• Exercise prompt:
Repeat every line below exactly, word for word.

• Raw data:
────────
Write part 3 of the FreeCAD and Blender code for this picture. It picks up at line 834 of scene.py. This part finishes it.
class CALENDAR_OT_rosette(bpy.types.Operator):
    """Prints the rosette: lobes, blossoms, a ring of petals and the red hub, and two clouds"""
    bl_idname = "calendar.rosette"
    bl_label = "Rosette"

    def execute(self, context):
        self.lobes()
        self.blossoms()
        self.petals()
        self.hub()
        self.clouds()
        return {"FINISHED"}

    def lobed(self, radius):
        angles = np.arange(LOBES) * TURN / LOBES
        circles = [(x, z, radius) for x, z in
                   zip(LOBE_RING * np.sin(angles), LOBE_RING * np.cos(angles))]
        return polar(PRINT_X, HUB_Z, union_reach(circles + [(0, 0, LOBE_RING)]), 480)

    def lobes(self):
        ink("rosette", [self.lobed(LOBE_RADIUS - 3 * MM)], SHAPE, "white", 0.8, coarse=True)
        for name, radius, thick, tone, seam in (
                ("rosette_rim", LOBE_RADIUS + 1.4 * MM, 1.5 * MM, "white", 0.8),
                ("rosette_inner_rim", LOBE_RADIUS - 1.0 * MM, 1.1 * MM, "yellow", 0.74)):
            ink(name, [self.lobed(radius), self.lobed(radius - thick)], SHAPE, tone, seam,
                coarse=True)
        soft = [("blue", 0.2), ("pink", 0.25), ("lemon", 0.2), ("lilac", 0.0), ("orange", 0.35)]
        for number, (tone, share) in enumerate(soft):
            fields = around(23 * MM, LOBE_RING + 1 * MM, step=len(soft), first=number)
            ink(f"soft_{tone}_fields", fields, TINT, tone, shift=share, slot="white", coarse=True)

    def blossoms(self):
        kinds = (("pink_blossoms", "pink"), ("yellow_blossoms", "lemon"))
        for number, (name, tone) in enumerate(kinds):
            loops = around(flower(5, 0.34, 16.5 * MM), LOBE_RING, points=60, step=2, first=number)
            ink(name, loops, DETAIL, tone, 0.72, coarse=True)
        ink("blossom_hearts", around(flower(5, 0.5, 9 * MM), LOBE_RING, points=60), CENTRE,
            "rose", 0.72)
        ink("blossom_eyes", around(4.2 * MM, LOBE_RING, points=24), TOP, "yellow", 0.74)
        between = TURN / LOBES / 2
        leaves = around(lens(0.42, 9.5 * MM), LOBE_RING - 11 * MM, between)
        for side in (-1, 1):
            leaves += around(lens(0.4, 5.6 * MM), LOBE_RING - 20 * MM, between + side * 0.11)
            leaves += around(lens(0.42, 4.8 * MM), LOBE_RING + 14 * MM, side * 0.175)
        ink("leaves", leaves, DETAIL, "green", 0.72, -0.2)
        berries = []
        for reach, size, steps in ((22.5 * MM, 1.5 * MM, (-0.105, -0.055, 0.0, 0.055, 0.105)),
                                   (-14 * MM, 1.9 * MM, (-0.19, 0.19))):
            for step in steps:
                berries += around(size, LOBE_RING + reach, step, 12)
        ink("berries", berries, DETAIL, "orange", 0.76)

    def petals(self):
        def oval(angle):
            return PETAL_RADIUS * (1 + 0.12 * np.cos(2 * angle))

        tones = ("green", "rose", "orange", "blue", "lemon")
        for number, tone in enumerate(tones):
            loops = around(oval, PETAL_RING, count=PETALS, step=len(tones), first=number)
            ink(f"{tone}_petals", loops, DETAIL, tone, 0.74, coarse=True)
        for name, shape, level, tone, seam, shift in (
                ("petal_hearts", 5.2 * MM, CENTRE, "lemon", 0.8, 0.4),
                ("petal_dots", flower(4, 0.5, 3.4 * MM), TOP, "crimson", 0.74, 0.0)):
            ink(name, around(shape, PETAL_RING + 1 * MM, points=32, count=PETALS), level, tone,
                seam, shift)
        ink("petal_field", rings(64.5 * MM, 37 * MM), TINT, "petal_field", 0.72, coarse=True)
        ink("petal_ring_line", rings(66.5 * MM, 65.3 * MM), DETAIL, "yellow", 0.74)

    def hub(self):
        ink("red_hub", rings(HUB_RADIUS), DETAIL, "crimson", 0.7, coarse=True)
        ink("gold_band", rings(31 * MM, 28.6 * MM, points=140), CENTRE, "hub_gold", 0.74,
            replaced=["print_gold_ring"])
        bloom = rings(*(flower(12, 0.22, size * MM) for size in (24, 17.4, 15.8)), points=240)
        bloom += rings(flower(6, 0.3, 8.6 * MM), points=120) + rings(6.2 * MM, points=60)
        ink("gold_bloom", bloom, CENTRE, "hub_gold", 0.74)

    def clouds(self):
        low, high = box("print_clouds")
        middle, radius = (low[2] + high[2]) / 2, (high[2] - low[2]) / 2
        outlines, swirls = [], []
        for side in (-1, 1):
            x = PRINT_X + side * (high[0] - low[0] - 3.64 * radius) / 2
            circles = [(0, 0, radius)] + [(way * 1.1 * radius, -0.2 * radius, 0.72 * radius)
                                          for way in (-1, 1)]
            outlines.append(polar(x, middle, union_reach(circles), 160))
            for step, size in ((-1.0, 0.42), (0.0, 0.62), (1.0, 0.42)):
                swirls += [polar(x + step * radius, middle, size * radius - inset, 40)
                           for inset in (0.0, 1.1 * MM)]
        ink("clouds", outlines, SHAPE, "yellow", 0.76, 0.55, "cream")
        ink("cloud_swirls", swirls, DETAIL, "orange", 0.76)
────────
• The solution:
Write part 3 of the FreeCAD and Blender code for this picture. It picks up at line 834 of scene.py. This part finishes it.
class CALENDAR_OT_rosette(bpy.types.Operator):
    """Prints the rosette: lobes, blossoms, a ring of petals and the red hub, and two clouds"""
    bl_idname = "calendar.rosette"
    bl_label = "Rosette"

    def execute(self, context):
        self.lobes()
        self.blossoms()
        self.petals()
        self.hub()
        self.clouds()
        return {"FINISHED"}

    def lobed(self, radius):
        angles = np.arange(LOBES) * TURN / LOBES
        circles = [(x, z, radius) for x, z in
                   zip(LOBE_RING * np.sin(angles), LOBE_RING * np.cos(angles))]
        return polar(PRINT_X, HUB_Z, union_reach(circles + [(0, 0, LOBE_RING)]), 480)

    def lobes(self):
        ink("rosette", [self.lobed(LOBE_RADIUS - 3 * MM)], SHAPE, "white", 0.8, coarse=True)
        for name, radius, thick, tone, seam in (
                ("rosette_rim", LOBE_RADIUS + 1.4 * MM, 1.5 * MM, "white", 0.8),
                ("rosette_inner_rim", LOBE_RADIUS - 1.0 * MM, 1.1 * MM, "yellow", 0.74)):
            ink(name, [self.lobed(radius), self.lobed(radius - thick)], SHAPE, tone, seam,
                coarse=True)
        soft = [("blue", 0.2), ("pink", 0.25), ("lemon", 0.2), ("lilac", 0.0), ("orange", 0.35)]
        for number, (tone, share) in enumerate(soft):
            fields = around(23 * MM, LOBE_RING + 1 * MM, step=len(soft), first=number)
            ink(f"soft_{tone}_fields", fields, TINT, tone, shift=share, slot="white", coarse=True)

    def blossoms(self):
        kinds = (("pink_blossoms", "pink"), ("yellow_blossoms", "lemon"))
        for number, (name, tone) in enumerate(kinds):
            loops = around(flower(5, 0.34, 16.5 * MM), LOBE_RING, points=60, step=2, first=number)
            ink(name, loops, DETAIL, tone, 0.72, coarse=True)
        ink("blossom_hearts", around(flower(5, 0.5, 9 * MM), LOBE_RING, points=60), CENTRE,
            "rose", 0.72)
        ink("blossom_eyes", around(4.2 * MM, LOBE_RING, points=24), TOP, "yellow", 0.74)
        between = TURN / LOBES / 2
        leaves = around(lens(0.42, 9.5 * MM), LOBE_RING - 11 * MM, between)
        for side in (-1, 1):
            leaves += around(lens(0.4, 5.6 * MM), LOBE_RING - 20 * MM, between + side * 0.11)
            leaves += around(lens(0.42, 4.8 * MM), LOBE_RING + 14 * MM, side * 0.175)
        ink("leaves", leaves, DETAIL, "green", 0.72, -0.2)
        berries = []
        for reach, size, steps in ((22.5 * MM, 1.5 * MM, (-0.105, -0.055, 0.0, 0.055, 0.105)),
                                   (-14 * MM, 1.9 * MM, (-0.19, 0.19))):
            for step in steps:
                berries += around(size, LOBE_RING + reach, step, 12)
        ink("berries", berries, DETAIL, "orange", 0.76)

    def petals(self):
        def oval(angle):
            return PETAL_RADIUS * (1 + 0.12 * np.cos(2 * angle))

        tones = ("green", "rose", "orange", "blue", "lemon")
        for number, tone in enumerate(tones):
            loops = around(oval, PETAL_RING, count=PETALS, step=len(tones), first=number)
            ink(f"{tone}_petals", loops, DETAIL, tone, 0.74, coarse=True)
        for name, shape, level, tone, seam, shift in (
                ("petal_hearts", 5.2 * MM, CENTRE, "lemon", 0.8, 0.4),
                ("petal_dots", flower(4, 0.5, 3.4 * MM), TOP, "crimson", 0.74, 0.0)):
            ink(name, around(shape, PETAL_RING + 1 * MM, points=32, count=PETALS), level, tone,
                seam, shift)
        ink("petal_field", rings(64.5 * MM, 37 * MM), TINT, "petal_field", 0.72, coarse=True)
        ink("petal_ring_line", rings(66.5 * MM, 65.3 * MM), DETAIL, "yellow", 0.74)

    def hub(self):
        ink("red_hub", rings(HUB_RADIUS), DETAIL, "crimson", 0.7, coarse=True)
        ink("gold_band", rings(31 * MM, 28.6 * MM, points=140), CENTRE, "hub_gold", 0.74,
            replaced=["print_gold_ring"])
        bloom = rings(*(flower(12, 0.22, size * MM) for size in (24, 17.4, 15.8)), points=240)
        bloom += rings(flower(6, 0.3, 8.6 * MM), points=120) + rings(6.2 * MM, points=60)
        ink("gold_bloom", bloom, CENTRE, "hub_gold", 0.74)

    def clouds(self):
        low, high = box("print_clouds")
        middle, radius = (low[2] + high[2]) / 2, (high[2] - low[2]) / 2
        outlines, swirls = [], []
        for side in (-1, 1):
            x = PRINT_X + side * (high[0] - low[0] - 3.64 * radius) / 2
            circles = [(0, 0, radius)] + [(way * 1.1 * radius, -0.2 * radius, 0.72 * radius)
                                          for way in (-1, 1)]
            outlines.append(polar(x, middle, union_reach(circles), 160))
            for step, size in ((-1.0, 0.42), (0.0, 0.62), (1.0, 0.42)):
                swirls += [polar(x + step * radius, middle, size * radius - inset, 40)
                           for inset in (0.0, 1.1 * MM)]
        ink("clouds", outlines, SHAPE, "yellow", 0.76, 0.55, "cream")
        ink("cloud_swirls", swirls, DETAIL, "orange", 0.76)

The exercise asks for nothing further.